Additionally, Wild Nights With Emily features beautiful cinematography by Anna Stypko (The Foxy Merkins 2013, Porn Without Sex short 2016) and lovely costume design by Christine Casaus and Isabel Mandujano, complete with hoop skirts and the largely muted colors suitable of the time. In fact, Olnek’s screenplay is beautifully wrought and touches on many of the issues facing women, particularly female poets, in the late 19th century — including sexist rhetoric and the push for female writers to utilize male pseudonyms to be taken seriously. Is it a feminist work? Absolutely, but that’s merely one of the layers of the tale that sits alongside other concepts, such as not believing everything you hear and checking your sources.
Let’s be honest: the title Wild Nights With Emily seems to conjure to mind some half-baked entry into the Bad Moms franchise.
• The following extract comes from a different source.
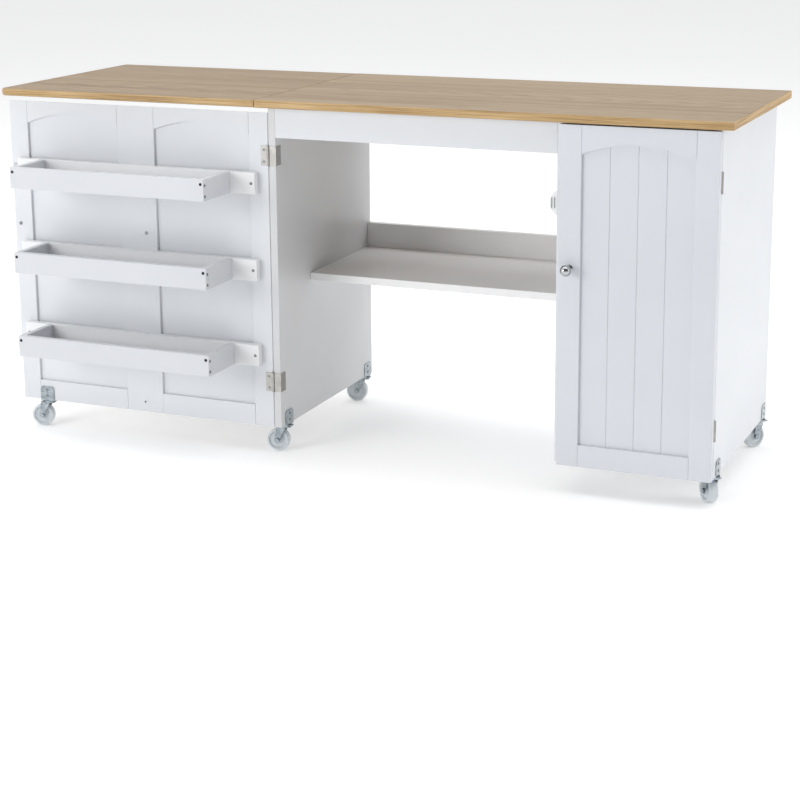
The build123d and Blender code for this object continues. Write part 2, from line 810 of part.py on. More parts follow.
# ---------------------------------------------------------------- knobs
def make_knob():
    """A ball knob on a small flared foot, standing on the plane Z = 0, bored for its screw."""
    with BuildPart() as knob:
        with BuildSketch(Plane.XZ):
            with BuildLine():
                Polyline(
                    (0, 0),
                    (knob_base_radius, 0),
                    (knob_base_radius, knob_base_height),
                    (knob_neck_radius, knob_neck_radius),
                    (knob_neck_radius, knob_neck_top),
                    (0, knob_neck_top),
                    close=True,
                )
            make_face()
        revolve(axis=Axis.Z)
        with Locations((0, 0, knob_reach)):
            Sphere(knob_radius)
        with Locations(facing((0, 0, 0), DOWN)):
            Hole(radius=2.05, depth=12)
    return knob.part


def make_knob_screw():
    """The knob's machine screw, its head under the plane Z = -board."""
    with BuildPart() as screw:
        with Locations((0, 0, -board)):
            Cylinder(2, board + 11, align=ON_TOP)
            Cylinder(3.6, 1.1, align=BELOW)
        with Locations((0, 0, -board - 1.1)):
            Box(4.4, 0.9, 1.2, mode=Mode.SUBTRACT)
            Box(0.9, 4.4, 1.2, mode=Mode.SUBTRACT)
    return screw.part


knob_part = make_knob()
knob_screw_part = make_knob_screw()

with BuildPart() as double_door_knobs:
    with Locations(
        facing((free_knob_x, panel_front + board, knob_level), TOWARDS_BACK),
        facing((middle_knob_x, panel_front + board, knob_level), TOWARDS_BACK),
    ):
        add(knob_part)
        add(knob_screw_part)
save(double_door_knobs, "double_door_knobs")

with BuildPart() as cabinet_door_knob:
    with Locations(facing((cabinet_knob_x, cabinet_door_front, knob_level), TOWARDS_FRONT)):
        add(knob_part)
        add(knob_screw_part)
save(cabinet_door_knob, "cabinet_door_knob")

# ----------------------------------------------- catches and strike plates
catch_height = 45
catch_depth = 28
pole_width = 1.2
pole_height = 20
pole_depth = 8
pole_proud = 1.0
strike_width = 13
strike_height = 17
strike_thickness = 1.2
catch_middles = (cabinet_left - catch_width / 2, cabinet_inside_left + catch_width / 2)
pole_places = [
    (middle + step, panel_front - pole_proud + pole_depth / 2, catch_level)
    for middle in catch_middles
    for step in (-pole_offset, pole_offset)
]

with BuildPart() as magnetic_catches:
    for wall_x, outward in ((cabinet_left, -1), (cabinet_inside_left, 1)):
        with BuildSketch(front_plane(panel_front + catch_depth)):
            with BuildLine():
                low_end = (wall_x, catch_level - catch_height / 2)
                high_end = (wall_x, catch_level + catch_height / 2)
                ThreePointArc(low_end, (wall_x + outward * catch_width, catch_level), high_end)
                Line(high_end, low_end)
            make_face()
        extrude(amount=catch_depth)
    with Locations(*pole_places):
        Box(pole_width + pole_clearance, pole_depth + pole_clearance, pole_height + pole_clearance,
            mode=Mode.SUBTRACT)
    with Locations(*left_catch_screws, *right_catch_screws):
        CounterBoreHole(radius=1.7, counter_bore_radius=3.4, counter_bore_depth=catch_counterbore, depth=catch_width)
save(magnetic_catches, "magnetic_catches")

with BuildPart() as catch_pole_plates:
    with Locations(*pole_places):
        Box(pole_width, pole_depth, pole_height)
save(catch_pole_plates, "catch_pole_plates")


def strike_plate(middle_x, face_y, normal):
    """A thin steel plate on a door's inner face, held by one small screw."""
    with Locations(facing((middle_x, face_y, catch_level + 3), normal)):
        Box(strike_width, strike_height, strike_thickness, align=ON_TOP)


double_strike_x = 2 * double_axis_x - catch_middles[0]

with BuildPart() as double_door_strike_plate:
    strike_plate(double_strike_x, panel_front, TOWARDS_FRONT)
    chamfer(double_door_strike_plate.edges().filter_by(Axis.Y), length=1.5)
save(double_door_strike_plate, "double_door_strike_plate")

with BuildPart() as cabinet_door_strike_plate:
    strike_plate(catch_middles[1], cabinet_door_back, TOWARDS_BACK)
    chamfer(cabinet_door_strike_plate.edges().filter_by(Axis.Y), length=1.5)
save(cabinet_door_strike_plate, "cabinet_door_strike_plate")

# ----------------------------------------------------------------- bins
bin_left = double_middle - bin_length / 2
bin_right = double_middle + bin_length / 2
bin_back = panel_front - board
bin_front = panel_front - bin_projection
rail_left = double_middle - bin_rail_length / 2
rail_right = double_middle + bin_rail_length / 2

for number, level in enumerate(bin_levels, start=1):
    rail_screws, face_screws, end_screws = bin_screws(level)
    foot = level - bin_height

    back_rail = plain_board((rail_left, bin_back, foot), (rail_right, panel_front, level), rail_screws, board)
    save(back_rail, f"bin_{number}_back_rail")

    front_rail = plain_board(
        (bin_left, bin_front, foot), (bin_right, bin_front + bin_board, level), face_screws, bin_board
    )
    with front_rail:
        with Locations(*end_screws):
            Hole(radius=screw_hole_radius, depth=screw_length + 1)
    save(front_rail, f"bin_{number}_front_rail")

    with BuildPart() as bin_sides:
        for side in (-1, 1):
            side_x = double_middle + side * (bin_length - bin_board) / 2
            side_y = (bin_front + bin_board + bin_back) / 2
            with Locations((side_x, side_y, foot + bin_height / 2)):
                Box(bin_board, bin_back - bin_front - bin_board, bin_height)
        chamfer(bin_sides.edges(), length=edge_break)
        with Locations(*[place * Pos(0, 0, -bin_board) for place in face_screws]):
            Hole(radius=screw_hole_radius, depth=long_screw_length)
    save(bin_sides, f"bin_{number}_sides")

    bottom_board = plain_board(
        (bin_left + bin_board, bin_front + bin_board, foot + bin_bottom_lift),
        (bin_right - bin_board, bin_back, foot + bin_bottom_lift + bin_bottom),
    )
    save(bottom_board, f"bin_{number}_bottom")


# -------------------------------------------------------------- casters
def make_bracket(screw_heights):
    """A steel U straddling a board's bottom edge at the origin, the board's faces across X."""
    outside = board / 2 + bracket_plate
    with BuildPart() as bracket:
        with BuildSketch(Plane.YZ.offset(-outside)):
            with Locations((0, bracket_height / 2 - bracket_plate)):
                Rectangle(bracket_width, bracket_height)
        extrude(amount=2 * outside)
        top_edges = bracket.edges().filter_by(Axis.X).group_by(Axis.Z)[-1]
        fillet(top_edges, radius=bracket_corner)
        with Locations((0, 0, bracket_height)):
            Box(board, bracket_width + 2, 2 * bracket_height, mode=Mode.SUBTRACT)
        with Locations((0, 0, 0)):
            Cylinder(kingpin_radius + part_clearance, 3 * bracket_plate, mode=Mode.SUBTRACT)
        for height in screw_heights:
            with Locations(Location((0, 0, height), (0, 90, 0))):
                Cylinder(screw_hole_radius, 3 * outside, mode=Mode.SUBTRACT)
    return bracket.part


def make_fork():
    """A caster fork at its kingpin, trailing towards +X; the axle bolt is a second solid."""
    crown_top = panel_bottom - bracket_plate - part_clearance
    plate_top = crown_top - crown_race
    stem_length = bracket_plate + 2 * part_clearance
    leg_middle = fork_gap / 2 + fork_plate / 2
    with BuildPart() as fork:
        with Locations((0, 0, crown_top)):
            Cylinder(crown_radius, crown_race, align=BELOW)
        with Locations((0, 0, crown_top)):
            Cylinder(kingpin_radius, stem_length, align=ON_TOP)
        with Locations((0, 0, crown_top + stem_length)):
            Cylinder(kingpin_head, kingpin_head_height, align=ON_TOP)
        with BuildSketch(Plane.XY.offset(plate_top - fork_plate)):
            with Locations((crown_length / 2 - crown_radius, 0)):
                RectangleRounded(crown_length, fork_gap + 2 * fork_plate, edge_break)
        extrude(amount=fork_plate)
        for side in (-1, 1):
            with BuildSketch(Plane.XZ.offset(-side * leg_middle - fork_plate / 2)):
                with Locations((caster_trail / 2, plate_top - fork_plate)):
                    Rectangle(fork_leg_top, 2 * fork_plate)
                with Locations((caster_trail, wheel_radius)):
                    Circle(fork_leg_end)
                make_hull()
            extrude(amount=fork_plate)
        with Locations(Location((caster_trail, 0, wheel_radius), (90, 0, 0))):
            Cylinder(axle_radius + pin_clearance, 3 * fork_gap, mode=Mode.SUBTRACT)
    with BuildPart() as axle:
        with Locations(Location((caster_trail, 0, wheel_radius), (90, 0, 0))):
            Cylinder(axle_radius, fork_gap + 2 * fork_plate + 2 * pin_clearance)
        for side in (-1, 1):
            head_y = side * (fork_gap / 2 + fork_plate + pin_clearance + bolt_head_height / 2)
            with Locations(Location((caster_trail, head_y, wheel_radius), (90, 0, 0))):
                Cylinder(bolt_head_radius, bolt_head_height)
    return Compound(children=[fork.part, axle.part])


def make_wheel():
    """A moulded wheel at the origin, its axle along Y: crowned tread, dished sides, proud hub."""
    half = wheel_width / 2
    hub_half = fork_gap / 2 - part_clearance
    with BuildPart() as wheel:
        with BuildSketch(Plane.XY):
            with BuildLine():
                Polyline(
                    (wheel_bore, hub_half),
                    (wheel_hub, hub_half),
                    (wheel_hub + 1, half - wheel_dish),
                    (wheel_rim - 2, half - wheel_dish),
                    (wheel_rim, half),
                    (wheel_shoulder, half),
                )
                ThreePointArc((wheel_shoulder, half), (wheel_radius, 0), (wheel_shoulder, -half))
                Polyline(
                    (wheel_shoulder, -half),
                    (wheel_rim, -half),
                    (wheel_rim - 2, wheel_dish - half),
                    (wheel_hub + 1, wheel_dish - half),
                    (wheel_hub, -hub_half),
                    (wheel_bore, -hub_half),
                    (wheel_bore, hub_half),
                )
            make_face()
        revolve(axis=Axis.Y)
    return wheel.part


panel_bracket = make_bracket([height - panel_bottom for height in bracket_screw_heights])
frame_stems = [(x, y) for x in (left_stem_x, right_stem_x) for y in (front_stem_y, rear_stem_y)]

with BuildPart() as frame_caster_brackets:
    with Locations(*[(x, y, panel_bottom) for x, y in frame_stems]):
        add(panel_bracket)
save(frame_caster_brackets, "frame_caster_brackets")

with BuildPart() as door_caster_bracket:
    with Locations(Location((door_stem_x, door_stem_y, panel_bottom), (0, 0, 90))):
        add(panel_bracket)
save(door_caster_bracket, "door_caster_bracket")

# Where each caster stands, and the direction its wheel trails in at rest.
casters = {
    "left_front": (left_stem_x, front_stem_y, 186),
    "left_rear": (left_stem_x, rear_stem_y, 190),
    "right_front": (right_stem_x, front_stem_y, 131),
    "right_rear": (right_stem_x, rear_stem_y, 235),
    "door": (door_stem_x, door_stem_y, 192),
}
fork_part = make_fork()
wheel_part = make_wheel()

for corner, (stem_x, stem_y, heading) in casters.items():
    with BuildPart() as caster_fork:
        with Locations(Location((stem_x, stem_y, 0), (0, 0, heading))):
            add(fork_part)
    save(caster_fork, f"caster_fork_{corner}")

    wheel_x = stem_x + caster_trail * cos(radians(heading))
    wheel_y = stem_y + caster_trail * sin(radians(heading))
    with BuildPart() as caster_wheel:
        with Locations(Location((wheel_x, wheel_y, wheel_radius), (0, 0, heading))):
            add(wheel_part)
    save(caster_wheel, f"caster_wheel_{corner}")

# --------------------------------------------------------------- screws
with BuildPart() as frame_screws:
    with Locations(*left_return_screws, *right_return_screws, *top_hinge_screws):
        add(flush_screw)
    with Locations(
        *[
            place
            for middle_x in (left_stem_x, right_stem_x)
            for side in (-1, 1)
            for place in panel_bracket_screws(middle_x, side, 1)
        ]
    ):
        add(short_screw)
    with Locations(*[place * Pos(0, 0, -catch_counterbore) for place in left_catch_screws + right_catch_screws]):
        add(catch_screw)
save(frame_screws, "frame_screws")

with BuildPart() as double_door_screws:
    with Locations(*double_plate_screws):
        add(flush_screw)
    with Locations(*door_bracket_screws(1, 1), *door_bracket_screws(-1, 1), *all_end_screws):
        add(short_screw)
    with Locations(*all_rail_screws, *all_face_screws):
        add(long_screw)
save(double_door_screws, "double_door_screws")
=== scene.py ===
"""A folding sewing table, raised and open: the CAD nodes with their finishes, on a pale studio floor."""
import math

import bmesh
import bpy
from mathutils import Matrix, Vector


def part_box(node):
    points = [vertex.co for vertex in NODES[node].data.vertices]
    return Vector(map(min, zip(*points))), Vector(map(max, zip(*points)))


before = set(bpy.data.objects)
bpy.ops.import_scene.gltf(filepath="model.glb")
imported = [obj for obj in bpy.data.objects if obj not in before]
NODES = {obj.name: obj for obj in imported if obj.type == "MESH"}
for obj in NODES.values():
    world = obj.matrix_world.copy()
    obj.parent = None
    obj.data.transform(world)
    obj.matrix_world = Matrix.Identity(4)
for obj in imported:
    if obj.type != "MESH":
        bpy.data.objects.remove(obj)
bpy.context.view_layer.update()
CASTERS = ("left_front", "left_rear", "right_front", "right_rear", "door")


# ---------------------------------------------------------------- camera

CAMERA_PLACE = Vector((1.46774, -3.33075, 1.14507))
CAMERA_YAW = -0.40400
CAMERA_PITCH = -0.22181
CAMERA_ROLL = -0.00760
CAMERA_LENS = 83.735
CAMERA_SHIFT = -0.145


def make_camera():
    """The camera, from its heading round Z, its tilt from the horizon and its small roll."""
    flat_right = Vector((math.cos(CAMERA_YAW), -math.sin(CAMERA_YAW), 0))
    heading = Vector((math.sin(CAMERA_YAW), math.cos(CAMERA_YAW), 0))
    up = Vector((0, 0, 1))
    forward = heading * math.cos(CAMERA_PITCH) + up * math.sin(CAMERA_PITCH)
    level_up = up * math.cos(CAMERA_PITCH) - heading * math.sin(CAMERA_PITCH)
    right = flat_right * math.cos(CAMERA_ROLL) + level_up * math.sin(CAMERA_ROLL)
    true_up = level_up * math.cos(CAMERA_ROLL) - flat_right * math.sin(CAMERA_ROLL)
    data = bpy.data.cameras.new("camera")
    data.lens = CAMERA_LENS
    data.sensor_width = 36
    data.shift_y = CAMERA_SHIFT
    data.clip_start = 0.05
    data.clip_end = 100
    camera = bpy.data.objects.new("camera", data)
    bpy.context.collection.objects.link(camera)
    turn = Matrix((right, true_up, -forward)).transposed()
    camera.matrix_world = Matrix.Translation(CAMERA_PLACE) @ turn.to_4x4()
    bpy.context.scene.camera = camera


# ---------------------------------------------------------------- material tools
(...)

Thankfully, instead, this intelligent and, yes, poetic film is for fans of Dickinson and her exceptional writing, as well as those heavily invested in literature and its creators, particularly the lives of 19th century American poets. A woman far ahead of her time, a prolific writer with God-given talent, Dickinson is often misrepresented, and this is a film that seeks to tell a more accurate version of her life as a writer.
Fortunately, Wild Nights With Emily dips into some self-mockery to remind its viewers that, as none of us knew Emily, we cannot possibly know for sure what is an accurate depiction of her character; making this a biopic with a great sense of humor. An enjoyable watch full of stellar acting performances, a historical glance at a phenomenally inspiring and talented woman, Cryptic Rock give Wild Nights With Emily 5 of 5 stars.